Katharina Schulze, die Fraktionsvorsitzende der Grünen im Bayerischen Landtag, hat eine "mentale Zeitwende" in Deutschland gefordert. Beim "Sonntags-Stammtisch" im BR Fernsehen sagte sie: "Die Zeiten haben sich geändert und ich habe manchmal das Gefühl, es kommt so langsam erst an, dass wir auf das Wort der Zeitenwende auch eine mentale Zeitenwende folgen lassen müssen."
Um mit den geopolitischen und wirtschaftlichen Herausforderungen, aber auch mit dem Rechtsruck fertigzuwerden, brauche es mehr Zusammenhalt. Schulze zieht einen Handball-Vergleich heran: "Wir kommen gerade aus der Halbzeit, liegen im Rückstand, und sind verdutzt, warum sie ein Tor nach dem anderen bei uns reingeballert haben." Es gebe zwei Optionen, damit umzugehen: "Entweder du stehst ganz belämmert auf dem Platz oder alle geben jetzt ihr Bestes", so Schulze.
Trigema-Chefin Bonita Grupp: "Darf nicht alles Schwarz sehen"
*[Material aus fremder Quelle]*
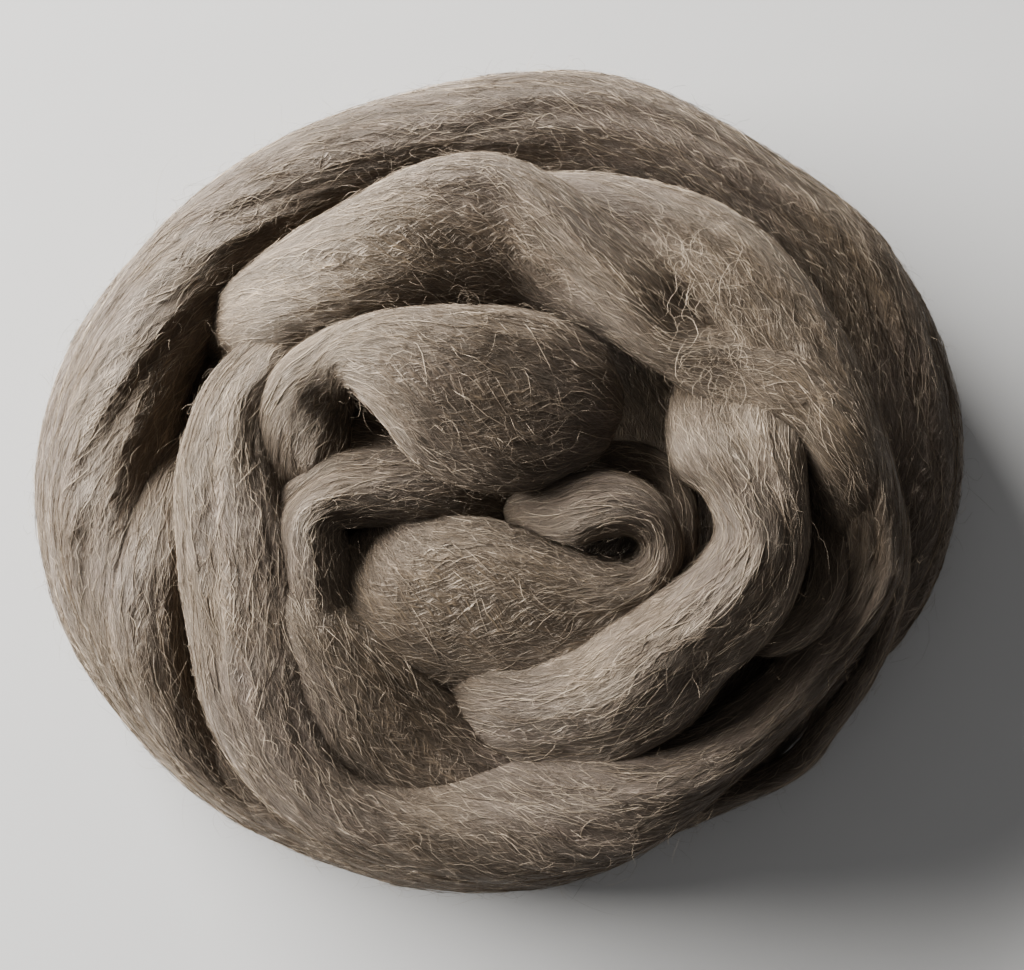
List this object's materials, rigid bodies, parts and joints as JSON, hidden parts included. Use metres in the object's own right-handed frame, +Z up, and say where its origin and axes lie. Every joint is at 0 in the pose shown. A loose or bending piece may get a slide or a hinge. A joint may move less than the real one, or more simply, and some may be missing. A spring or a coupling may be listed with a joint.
{
  "type": "wool roving",
  "caption": "Loose nest of untwisted combed wool roving, one thick soft strand laid round in rings with its last length folded to and fro over the middle.",
  "frame": {"origin": "middle of the underside, where the nest rests", "axes": "+Z up from the surface it lies on, +X along the nest's longest width, +Y towards the wide arch of strand at its far side"},
  "size_m": [0.2438, 0.2138, 0.0726],
  "materials": {
    "combed_wool": "grey-brown combed wool with a soft dull sheen, finely streaked along the strand"
  },
  "bodies": {
    "root": {"roving": "combed_wool"}
  },
  "joints": []
}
Vor allem die Parteien der demokratischen Mitte müssten nun zusammenarbeiten: "Sie dürfen auf keinen Fall die unseriösen Falschbehauptungen oder extremen Positionen übernehmen, weil damit werden nur Demokratiefeinde wie die AfD gestärkt." Einen "Schulterschluss" brauche es aber nicht nur von der Politik, sondern auch von Unternehmern und von Menschen in Verantwortung in der Zivilgesellschaft. Es müsse der Bevölkerung klar sein: "Die Zeiten sind jetzt ernst, aber es wäre doch gelacht, wenn wir es nicht schaffen."
Auch die Unternehmerin und Trigema-Chefin Bonita Grupp, die zu Gast am "Sonntags-Stammtisch" war, forderte: "Die Stimmung muss sich ändern." Man dürfe nicht alles Schwarz sehen, müsse Probleme konstruktiver angehen und sich fragen: "Wie begegnen wir diesen Herausforderungen?" Grupp und ihre Familie hätten auch bei Trigema mit diversen Krisen klarkommen müssen: "Hätten wir das in den letzten 100 Jahren nicht schon immer gemacht, dann würde es uns jetzt auch nicht mehr geben."
Schulze: Verteidigungsfähigkeit als höchste Priorität
Schulze und Grupp sehen im kürzlich beschlossenen Schuldenpaket eine Chance, mit den Herausforderungen klarzukommen. Für die Grünen-Politikerin Schulze habe die Verteidigungsfähigkeit dabei Priorität. Die Wiederwahl des US-Präsidenten Donald Trump hätte gezeigt: "Wir leben in einer neuen Welt – und uns da verteidigungsfähiger aufzustellen, europäischer zu denken, zu investieren – das ist so wichtig", sagte Schulze.
Grupp sieht an anderer Stelle großen Handlungsbedarf: Laut der Trigema-Chefin wünschten sich Unternehmer insbesondere, dass sich die aufgenommenen Schulden "auch in den Prozessen niederschlagen". Grupp hoffe, dass auch der Bürokratieabbau, die Vereinfachung von Genehmigungsverfahren und die Digitalisierung durch das Schuldenpaket in Angriff genommen werden. "Jetzt kommt es drauf an, dass geliefert wird", sagte Grupp.
Schuldenpaket: Chance und Bürde zugleich
Die Politikwissenschaftlerin Ursula Münch aber mahnte, der Erfolg des Schuldenpakets sei "ganz stark davon abhängig, wie das Geld ausgegeben wird, wo es ankommt". Bis jetzt sei das Schuldenpaket zum einen eine Möglichkeit, aber zugleich eine Bürde, mit dem Geld verantwortungsvoll umzugehen. "Die Leute müssen es spüren", sagte Münch hinsichtlich der Investitionen, die auch in die Infrastruktur gesteckt werden sollen.
Am vergangenen Freitag hat auch der Bundesrat dem umstrittenen schuldenfinanzierten Finanzpaket von Union und SPD für Verteidigung und Infrastruktur zugestimmt. Es sieht insbesondere eine Lockerung der Schuldenbremse für Verteidigungsausgaben und ein 500 Milliarden Euro schweres Sondervermögen für Infrastruktur und Klimaschutz vor.